### To be done
Return each line of the material verbatim.

### Provided data
#####

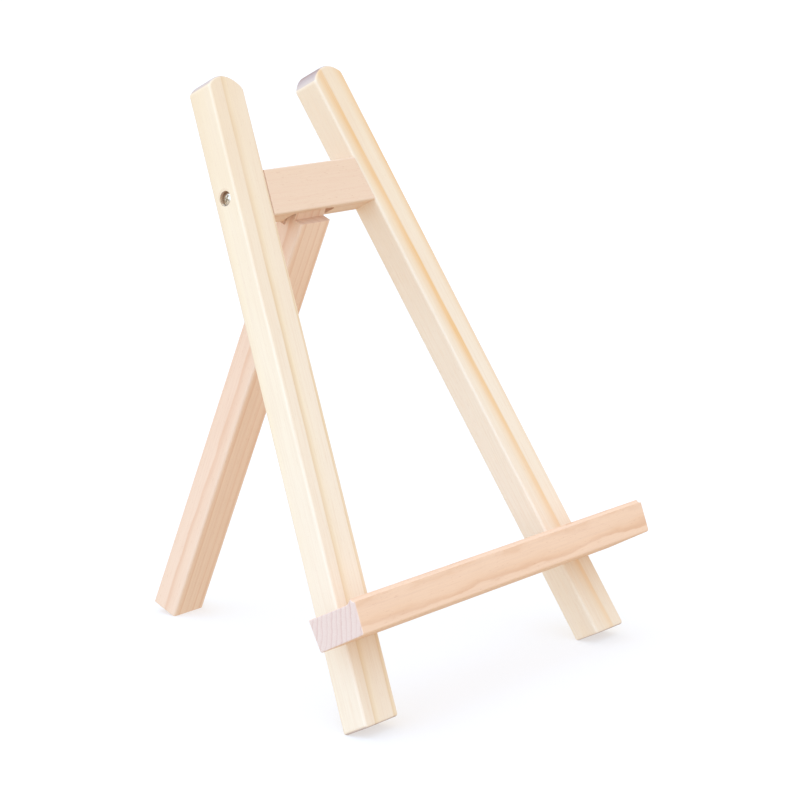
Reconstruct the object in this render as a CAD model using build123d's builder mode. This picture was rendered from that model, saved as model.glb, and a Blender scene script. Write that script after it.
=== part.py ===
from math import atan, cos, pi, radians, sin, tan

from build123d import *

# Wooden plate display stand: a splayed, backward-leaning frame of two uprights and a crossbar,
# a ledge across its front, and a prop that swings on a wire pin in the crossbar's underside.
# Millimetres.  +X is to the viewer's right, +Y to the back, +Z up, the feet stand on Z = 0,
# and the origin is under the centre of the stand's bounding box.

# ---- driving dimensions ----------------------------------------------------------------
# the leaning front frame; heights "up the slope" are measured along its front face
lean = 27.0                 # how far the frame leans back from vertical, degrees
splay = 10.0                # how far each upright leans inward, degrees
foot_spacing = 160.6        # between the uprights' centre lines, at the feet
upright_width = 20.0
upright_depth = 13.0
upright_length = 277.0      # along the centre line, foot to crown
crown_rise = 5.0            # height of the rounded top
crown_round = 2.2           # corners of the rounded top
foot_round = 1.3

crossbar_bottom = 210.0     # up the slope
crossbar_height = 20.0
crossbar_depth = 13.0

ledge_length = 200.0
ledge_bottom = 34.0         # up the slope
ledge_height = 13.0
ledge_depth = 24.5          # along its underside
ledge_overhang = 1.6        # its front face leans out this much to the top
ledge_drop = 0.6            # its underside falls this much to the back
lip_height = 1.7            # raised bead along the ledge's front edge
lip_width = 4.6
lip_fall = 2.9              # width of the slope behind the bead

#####

### The result
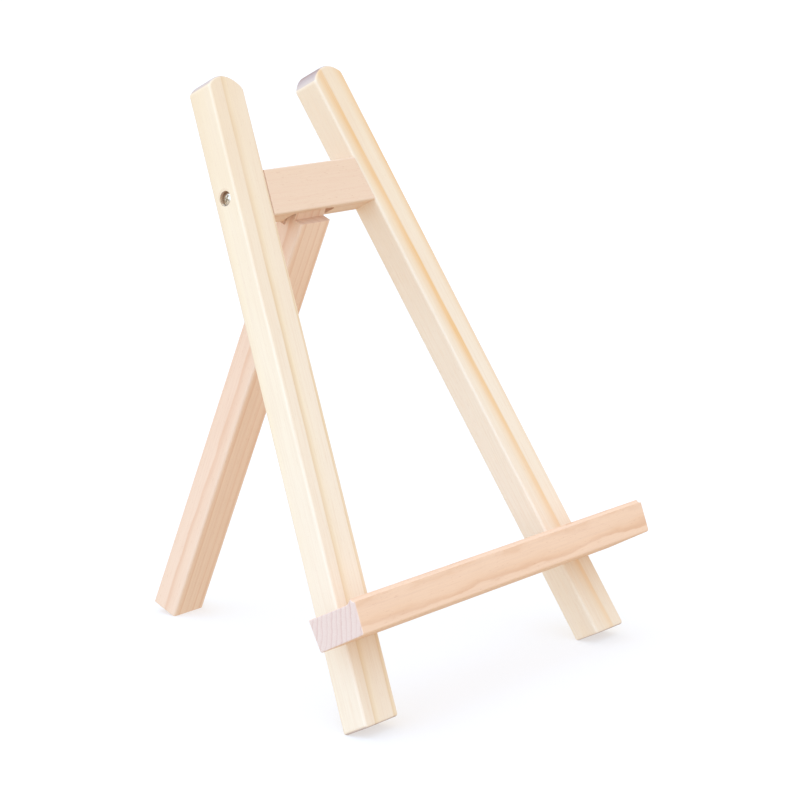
Reconstruct the object in this render as a CAD model using build123d's builder mode. This picture was rendered from that model, saved as model.glb, and a Blender scene script. Write that script after it.
=== part.py ===
from math import atan, cos, pi, radians, sin, tan

from build123d import *

# Wooden plate display stand: a splayed, backward-leaning frame of two uprights and a crossbar,
# a ledge across its front, and a prop that swings on a wire pin in the crossbar's underside.
# Millimetres.  +X is to the viewer's right, +Y to the back, +Z up, the feet stand on Z = 0,
# and the origin is under the centre of the stand's bounding box.

# ---- driving dimensions ----------------------------------------------------------------
# the leaning front frame; heights "up the slope" are measured along its front face
lean = 27.0                 # how far the frame leans back from vertical, degrees
splay = 10.0                # how far each upright leans inward, degrees
foot_spacing = 160.6        # between the uprights' centre lines, at the feet
upright_width = 20.0
upright_depth = 13.0
upright_length = 277.0      # along the centre line, foot to crown
crown_rise = 5.0            # height of the rounded top
crown_round = 2.2           # corners of the rounded top
foot_round = 1.3

crossbar_bottom = 210.0     # up the slope
crossbar_height = 20.0
crossbar_depth = 13.0

ledge_length = 200.0
ledge_bottom = 34.0         # up the slope
ledge_height = 13.0
ledge_depth = 24.5          # along its underside
ledge_overhang = 1.6        # its front face leans out this much to the top
ledge_drop = 0.6            # its underside falls this much to the back
lip_height = 1.7            # raised bead along the ledge's front edge
lip_width = 4.6
lip_fall = 2.9              # width of the slope behind the bead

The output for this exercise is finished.